** START **
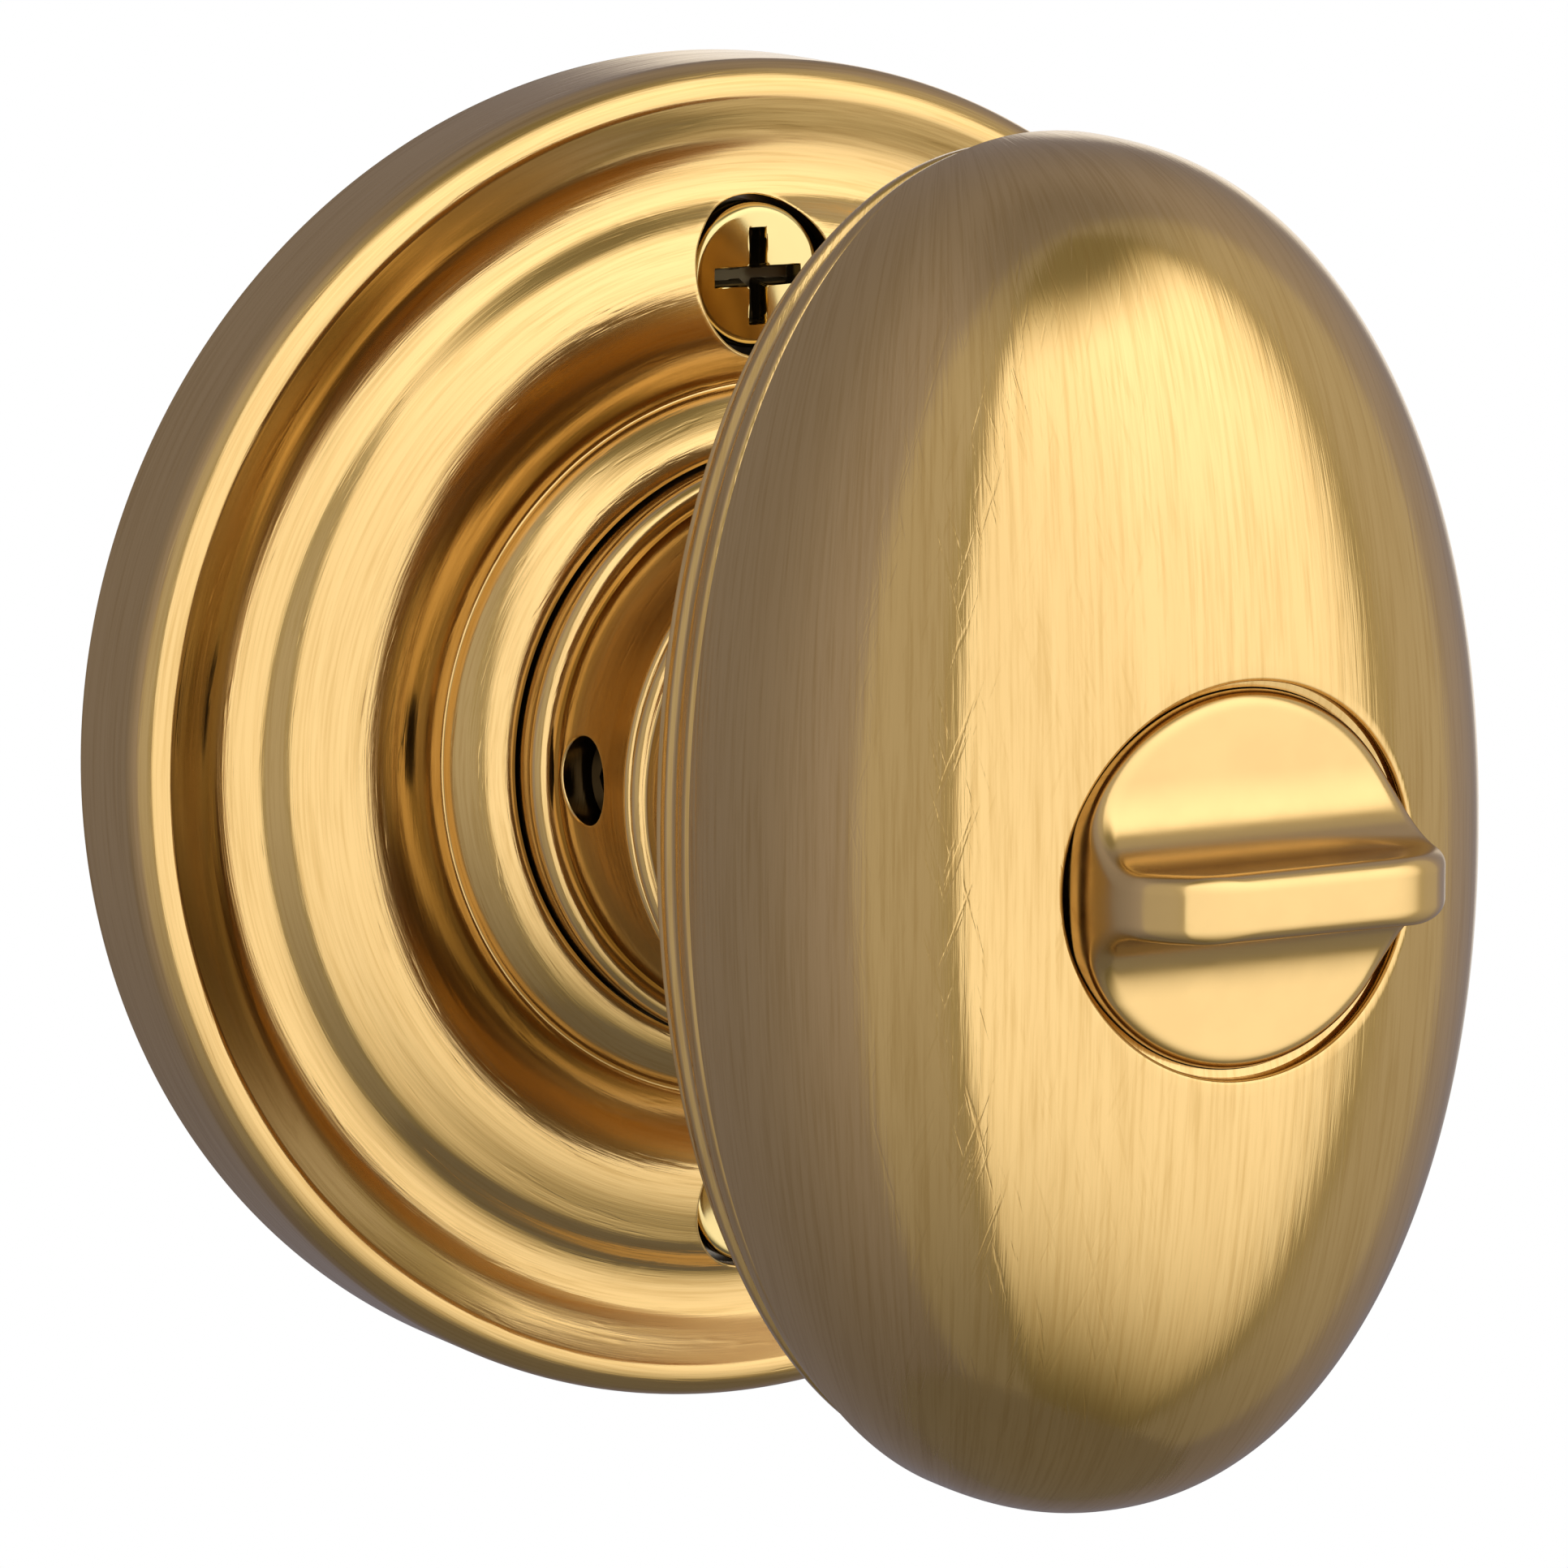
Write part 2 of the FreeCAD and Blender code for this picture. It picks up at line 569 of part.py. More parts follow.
def turn_piece():
    """Plug with a straight grip bar: two concave scoops are taken out of a round bar."""
    plug = rod(TURN_R, PLUG_BACK_H, GRIP_TOP_H)
    reach = TURN_R + 1
    shoulder = GRIP_SHOULDER_H
    half = GRIP_TOP_HALF_LENGTH
    knee_x = (half + TURN_R) / 2 + 0.5
    knee_h = (shoulder + GRIP_TOP_H) / 2 + 0.9
    side = [(-reach, PLUG_BACK_H), (reach, PLUG_BACK_H), (reach, shoulder), (TURN_R, shoulder)]
    right = Part.Arc(at(TURN_R, shoulder), at(knee_x, knee_h), at(half, GRIP_TOP_H)).toShape()
    left = Part.Arc(at(-half, GRIP_TOP_H), at(-knee_x, knee_h), at(-TURN_R, shoulder)).toShape()
    edges = lines(side) + [right, line((half, GRIP_TOP_H), (-half, GRIP_TOP_H)), left]
    edges += lines([(-TURN_R, shoulder), (-reach, shoulder), (-reach, PLUG_BACK_H)])
    slab = Part.Face(Part.Wire(edges)).extrude(Vector(0, 0, 2 * reach))
    slab.translate(Vector(0, 0, -reach))
    grip = plug.common(slab)
    for side in (1, -1):
        grip = grip.cut(scoop(side, reach))
    stem = rod(STEM_R, STEM_END_H + CLIP_T + SEAT, PLUG_BACK_H)
    socket = rod(SHAFT_R, STEM_END_H - 1, PLUG_BACK_H - 1)
    return fuse(grip, stem).cut(socket)


def scoop(side, reach):
    """Space beside the grip bar: flat floor, quarter-round fillet and upright wall."""
    wall_z = GRIP_HALF_THICK
    floor_h = TURN_FACE_H
    top_h = GRIP_TOP_H + 1
    middle = SCOOP_R * (1 - math.sqrt(0.5))

    def point(z, h):
        return Vector(-reach, -h, side * z)

    fillet = Part.Arc(
        point(wall_z, floor_h + SCOOP_R),
        point(wall_z + middle, floor_h + middle),
        point(wall_z + SCOOP_R, floor_h),
    ).toShape()
    corners = [point(wall_z + SCOOP_R, floor_h), point(reach, floor_h), point(reach, top_h), point(wall_z, top_h)]
    corners.append(point(wall_z, floor_h + SCOOP_R))
    straight = [Part.makeLine(a, b) for a, b in zip(corners, corners[1:])]
    return Part.Face(Part.Wire([fillet] + straight)).extrude(Vector(2 * reach, 0, 0))


def turn_shaft():
    shaft = rod(SHAFT_R, SHAFT_REAR_H, PLUG_BACK_H - 1)
    shaft = shaft.cut(ring(SHAFT_R - CLIP_GROOVE, SHAFT_R + 1, STEM_END_H, STEM_END_H + CLIP_T))
    slot = block(2 * SHAFT_R + 1, BLADE_THICK, SHAFT_REAR_H - 1, SHAFT_REAR_H + BLADE_GRIP)
    return shaft.cut(slot)


def turn_clip():
    """E-shaped clip in the shaft's groove that keeps the turn in its bush."""
    clip = ring(SHAFT_R - CLIP_GROOVE, CORE_BORE_R - SLIP, STEM_END_H, STEM_END_H + CLIP_T)
    mouth = block(CORE_R, 2 * (SHAFT_R - CLIP_GROOVE), STEM_END_H - 1, STEM_END_H + CLIP_T + 1, x=CORE_R / 2)
    return clip.cut(mouth)


def turn_blade():
    """Flat bar that carries the turn's motion through the hollow spindle to the latch."""
    return block(BLADE_WIDE, BLADE_THICK, -BLADE_REACH, SHAFT_REAR_H + BLADE_GRIP)


# ---- all nodes ----------------------------------------------------------------------------------
NODES = {
    "rose_cover": rose_cover,
    "rose_liner": rose_liner,
    "hub_bush": hub_bush,
    "mounting_screws": mounting_screws,
    "stop_pins": stop_pins,
    "spring_cup": spring_cup,
    "cup_rivets": cup_rivets,
    "return_spring": return_spring,
    "drive_cam": drive_cam,
    "knob_hub": knob_hub,
    "retaining_ring": retaining_ring,
    "thrust_washer": thrust_washer,
    "spindle": spindle,
    "knob_neck": knob_neck,
    "neck_set_screw": neck_set_screw,
    "neck_nut": neck_nut,
    "neck_slip_ring": neck_slip_ring,
    "knob_front_shell": knob_front_shell,
    "knob_rear_shell": knob_rear_shell,
    "knob_core": knob_core,
    "turn_guide_cup": turn_guide_cup,
    "turn_bush": turn_bush,
    "turn_wave_washer": turn_wave_washer,
    "turn_piece": turn_piece,
    "turn_shaft": turn_shaft,
    "turn_clip": turn_clip,
    "turn_blade": turn_blade,
}

os.makedirs("parts", exist_ok=True)
for name, make in NODES.items():
    shape = make()
    shape.exportStep(f"parts/{name}.step")
    print(name, "solids", len(shape.Solids), "volume", round(shape.Volume, 1), "valid", shape.isValid())
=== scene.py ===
"""Looks of a door knob's inside half: rosette, turned neck, oval knob and thumb turn, in brushed brass.

Shapes are worked out in millimetres and put into meshes in metres. As in the model, heights h are counted
from the door's face along the knob's axis, so a height h is at Y = -h, and +Z is up.
"""
import math

import bmesh
import bpy
import numpy as np
from mathutils import Matrix, Vector


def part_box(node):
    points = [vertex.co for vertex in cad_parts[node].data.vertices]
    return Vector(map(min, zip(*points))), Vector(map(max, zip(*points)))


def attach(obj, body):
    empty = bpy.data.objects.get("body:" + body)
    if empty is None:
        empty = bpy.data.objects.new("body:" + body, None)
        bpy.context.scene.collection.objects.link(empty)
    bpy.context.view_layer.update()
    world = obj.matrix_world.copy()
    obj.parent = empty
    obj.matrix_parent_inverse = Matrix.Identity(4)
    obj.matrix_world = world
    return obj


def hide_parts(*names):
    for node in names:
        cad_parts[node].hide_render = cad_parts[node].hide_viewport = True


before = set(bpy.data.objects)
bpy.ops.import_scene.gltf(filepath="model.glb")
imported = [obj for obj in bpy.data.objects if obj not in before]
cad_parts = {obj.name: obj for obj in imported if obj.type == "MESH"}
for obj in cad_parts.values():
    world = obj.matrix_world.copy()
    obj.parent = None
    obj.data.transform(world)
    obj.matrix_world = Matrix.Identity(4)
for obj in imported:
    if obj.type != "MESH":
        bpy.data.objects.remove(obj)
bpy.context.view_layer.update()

MM = 0.001


def corners(node):
    """Lowest and highest corner of a node in millimetres, with Y turned into height."""
    low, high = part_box(node)
    return Vector((low.x, -high.y, low.z)) / MM, Vector((high.x, -low.y, high.z)) / MM


# ---- sizes, in millimetres -----------------------------------------------------------------------
ROSE_R = corners("rose_cover")[1].x
COLLAR_H = corners("rose_cover")[1].y
ROSE_WALL = 1.2
CREST_RADIUS = 1.8
CREST_H = 7.1
GROOVE_H = 6.0
SWELL_H = 9.1
COLLAR_R = 18.6
COLLAR_FOOT_H = 8.1
OPENING_R = 15.65
SCREW_PLACE = 24.0
SCREW_SEAT_R = 4.1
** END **
▶ Written instruction: Give every line of the material again, exactly as it reads.

▶ Answer to this task:
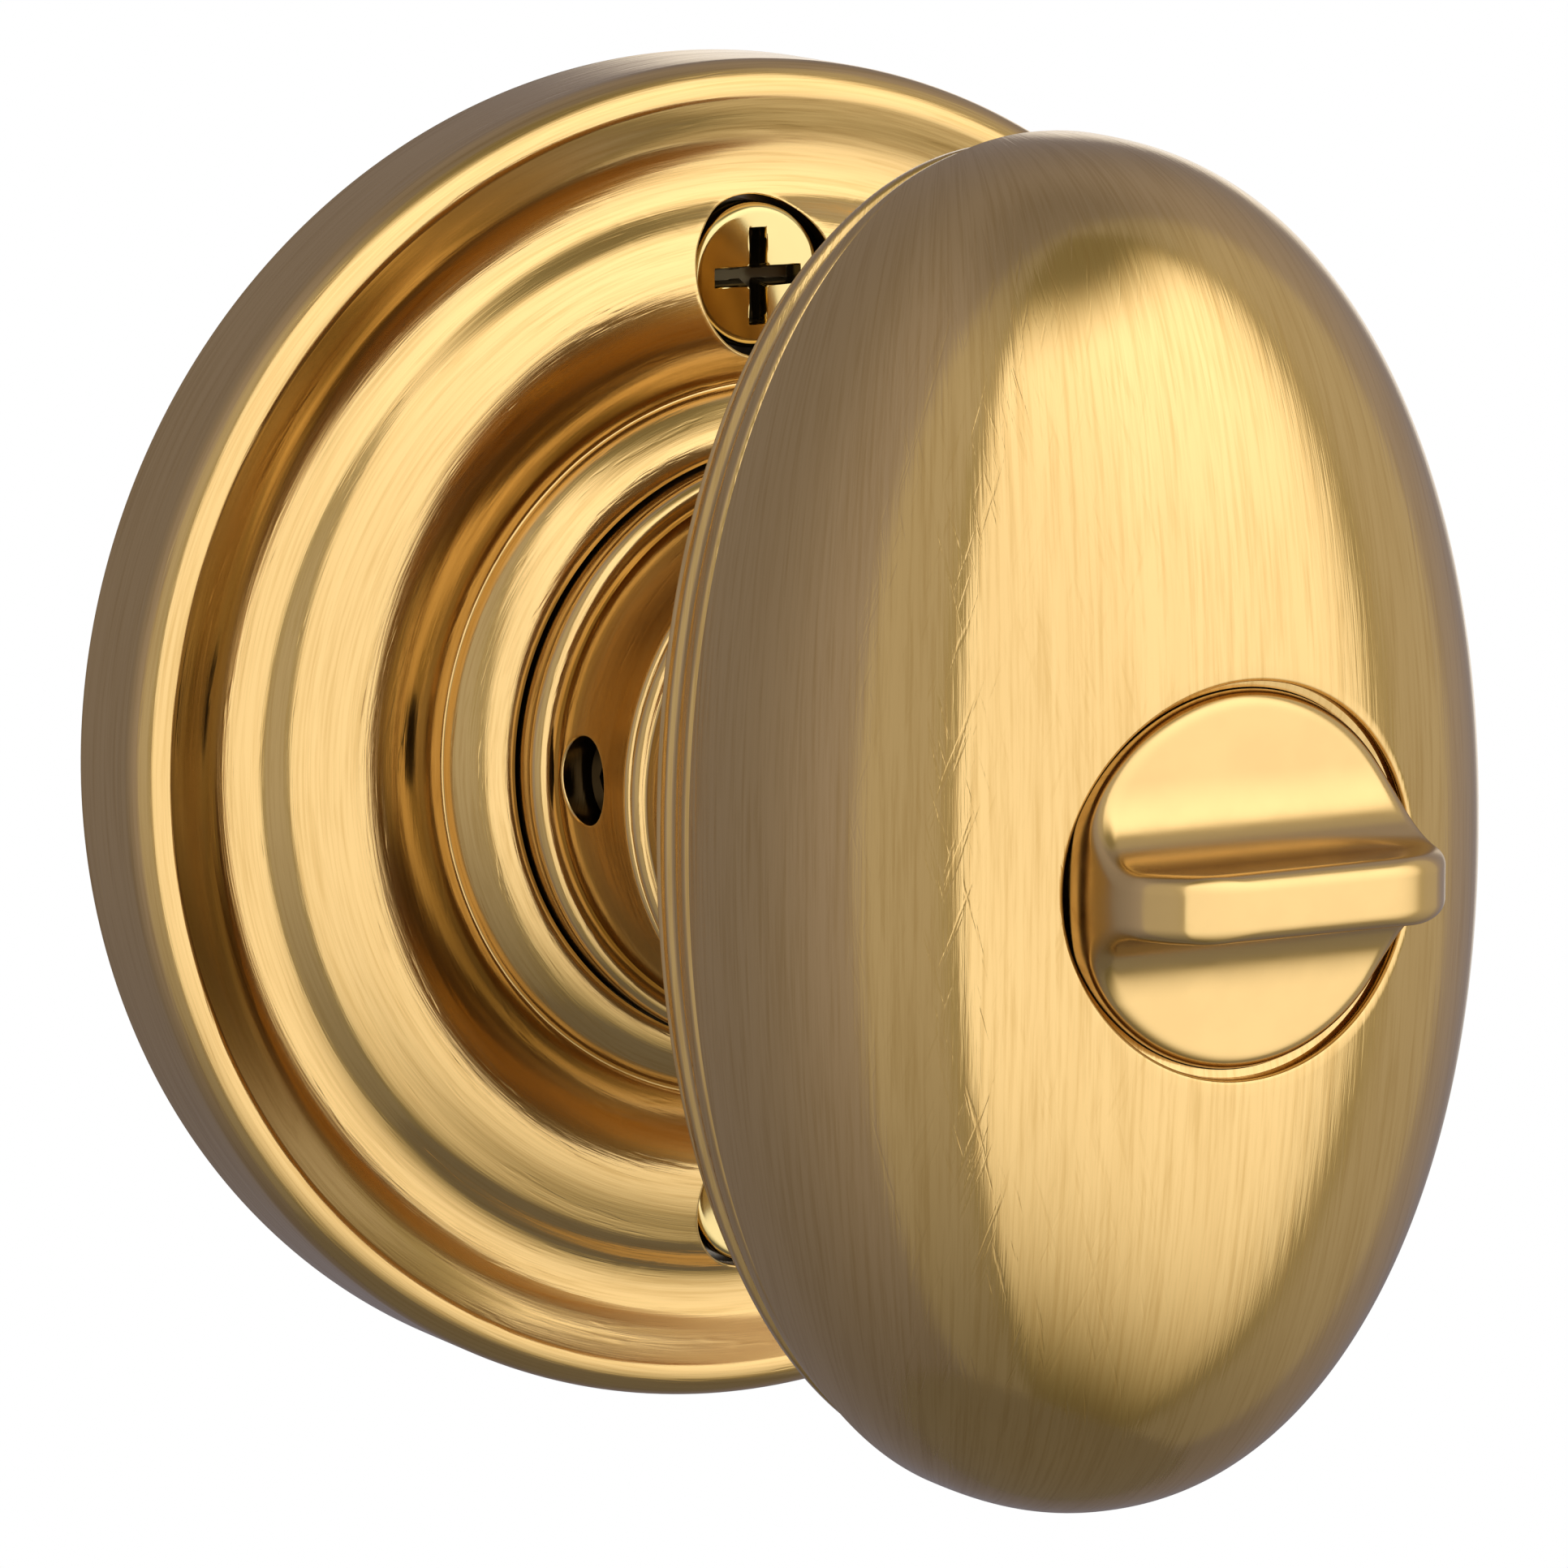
Write part 2 of the FreeCAD and Blender code for this picture. It picks up at line 569 of part.py. More parts follow.
def turn_piece():
    """Plug with a straight grip bar: two concave scoops are taken out of a round bar."""
    plug = rod(TURN_R, PLUG_BACK_H, GRIP_TOP_H)
    reach = TURN_R + 1
    shoulder = GRIP_SHOULDER_H
    half = GRIP_TOP_HALF_LENGTH
    knee_x = (half + TURN_R) / 2 + 0.5
    knee_h = (shoulder + GRIP_TOP_H) / 2 + 0.9
    side = [(-reach, PLUG_BACK_H), (reach, PLUG_BACK_H), (reach, shoulder), (TURN_R, shoulder)]
    right = Part.Arc(at(TURN_R, shoulder), at(knee_x, knee_h), at(half, GRIP_TOP_H)).toShape()
    left = Part.Arc(at(-half, GRIP_TOP_H), at(-knee_x, knee_h), at(-TURN_R, shoulder)).toShape()
    edges = lines(side) + [right, line((half, GRIP_TOP_H), (-half, GRIP_TOP_H)), left]
    edges += lines([(-TURN_R, shoulder), (-reach, shoulder), (-reach, PLUG_BACK_H)])
    slab = Part.Face(Part.Wire(edges)).extrude(Vector(0, 0, 2 * reach))
    slab.translate(Vector(0, 0, -reach))
    grip = plug.common(slab)
    for side in (1, -1):
        grip = grip.cut(scoop(side, reach))
    stem = rod(STEM_R, STEM_END_H + CLIP_T + SEAT, PLUG_BACK_H)
    socket = rod(SHAFT_R, STEM_END_H - 1, PLUG_BACK_H - 1)
    return fuse(grip, stem).cut(socket)


def scoop(side, reach):
    """Space beside the grip bar: flat floor, quarter-round fillet and upright wall."""
    wall_z = GRIP_HALF_THICK
    floor_h = TURN_FACE_H
    top_h = GRIP_TOP_H + 1
    middle = SCOOP_R * (1 - math.sqrt(0.5))

    def point(z, h):
        return Vector(-reach, -h, side * z)

    fillet = Part.Arc(
        point(wall_z, floor_h + SCOOP_R),
        point(wall_z + middle, floor_h + middle),
        point(wall_z + SCOOP_R, floor_h),
    ).toShape()
    corners = [point(wall_z + SCOOP_R, floor_h), point(reach, floor_h), point(reach, top_h), point(wall_z, top_h)]
    corners.append(point(wall_z, floor_h + SCOOP_R))
    straight = [Part.makeLine(a, b) for a, b in zip(corners, corners[1:])]
    return Part.Face(Part.Wire([fillet] + straight)).extrude(Vector(2 * reach, 0, 0))


def turn_shaft():
    shaft = rod(SHAFT_R, SHAFT_REAR_H, PLUG_BACK_H - 1)
    shaft = shaft.cut(ring(SHAFT_R - CLIP_GROOVE, SHAFT_R + 1, STEM_END_H, STEM_END_H + CLIP_T))
    slot = block(2 * SHAFT_R + 1, BLADE_THICK, SHAFT_REAR_H - 1, SHAFT_REAR_H + BLADE_GRIP)
    return shaft.cut(slot)


def turn_clip():
    """E-shaped clip in the shaft's groove that keeps the turn in its bush."""
    clip = ring(SHAFT_R - CLIP_GROOVE, CORE_BORE_R - SLIP, STEM_END_H, STEM_END_H + CLIP_T)
    mouth = block(CORE_R, 2 * (SHAFT_R - CLIP_GROOVE), STEM_END_H - 1, STEM_END_H + CLIP_T + 1, x=CORE_R / 2)
    return clip.cut(mouth)


def turn_blade():
    """Flat bar that carries the turn's motion through the hollow spindle to the latch."""
    return block(BLADE_WIDE, BLADE_THICK, -BLADE_REACH, SHAFT_REAR_H + BLADE_GRIP)


# ---- all nodes ----------------------------------------------------------------------------------
NODES = {
    "rose_cover": rose_cover,
    "rose_liner": rose_liner,
    "hub_bush": hub_bush,
    "mounting_screws": mounting_screws,
    "stop_pins": stop_pins,
    "spring_cup": spring_cup,
    "cup_rivets": cup_rivets,
    "return_spring": return_spring,
    "drive_cam": drive_cam,
    "knob_hub": knob_hub,
    "retaining_ring": retaining_ring,
    "thrust_washer": thrust_washer,
    "spindle": spindle,
    "knob_neck": knob_neck,
    "neck_set_screw": neck_set_screw,
    "neck_nut": neck_nut,
    "neck_slip_ring": neck_slip_ring,
    "knob_front_shell": knob_front_shell,
    "knob_rear_shell": knob_rear_shell,
    "knob_core": knob_core,
    "turn_guide_cup": turn_guide_cup,
    "turn_bush": turn_bush,
    "turn_wave_washer": turn_wave_washer,
    "turn_piece": turn_piece,
    "turn_shaft": turn_shaft,
    "turn_clip": turn_clip,
    "turn_blade": turn_blade,
}

os.makedirs("parts", exist_ok=True)
for name, make in NODES.items():
    shape = make()
    shape.exportStep(f"parts/{name}.step")
    print(name, "solids", len(shape.Solids), "volume", round(shape.Volume, 1), "valid", shape.isValid())
=== scene.py ===
"""Looks of a door knob's inside half: rosette, turned neck, oval knob and thumb turn, in brushed brass.

Shapes are worked out in millimetres and put into meshes in metres. As in the model, heights h are counted
from the door's face along the knob's axis, so a height h is at Y = -h, and +Z is up.
"""
import math

import bmesh
import bpy
import numpy as np
from mathutils import Matrix, Vector


def part_box(node):
    points = [vertex.co for vertex in cad_parts[node].data.vertices]
    return Vector(map(min, zip(*points))), Vector(map(max, zip(*points)))


def attach(obj, body):
    empty = bpy.data.objects.get("body:" + body)
    if empty is None:
        empty = bpy.data.objects.new("body:" + body, None)
        bpy.context.scene.collection.objects.link(empty)
    bpy.context.view_layer.update()
    world = obj.matrix_world.copy()
    obj.parent = empty
    obj.matrix_parent_inverse = Matrix.Identity(4)
    obj.matrix_world = world
    return obj


def hide_parts(*names):
    for node in names:
        cad_parts[node].hide_render = cad_parts[node].hide_viewport = True


before = set(bpy.data.objects)
bpy.ops.import_scene.gltf(filepath="model.glb")
imported = [obj for obj in bpy.data.objects if obj not in before]
cad_parts = {obj.name: obj for obj in imported if obj.type == "MESH"}
for obj in cad_parts.values():
    world = obj.matrix_world.copy()
    obj.parent = None
    obj.data.transform(world)
    obj.matrix_world = Matrix.Identity(4)
for obj in imported:
    if obj.type != "MESH":
        bpy.data.objects.remove(obj)
bpy.context.view_layer.update()

MM = 0.001


def corners(node):
    """Lowest and highest corner of a node in millimetres, with Y turned into height."""
    low, high = part_box(node)
    return Vector((low.x, -high.y, low.z)) / MM, Vector((high.x, -low.y, high.z)) / MM


# ---- sizes, in millimetres -----------------------------------------------------------------------
ROSE_R = corners("rose_cover")[1].x
COLLAR_H = corners("rose_cover")[1].y
ROSE_WALL = 1.2
CREST_RADIUS = 1.8
CREST_H = 7.1
GROOVE_H = 6.0
SWELL_H = 9.1
COLLAR_R = 18.6
COLLAR_FOOT_H = 8.1
OPENING_R = 15.65
SCREW_PLACE = 24.0
SCREW_SEAT_R = 4.1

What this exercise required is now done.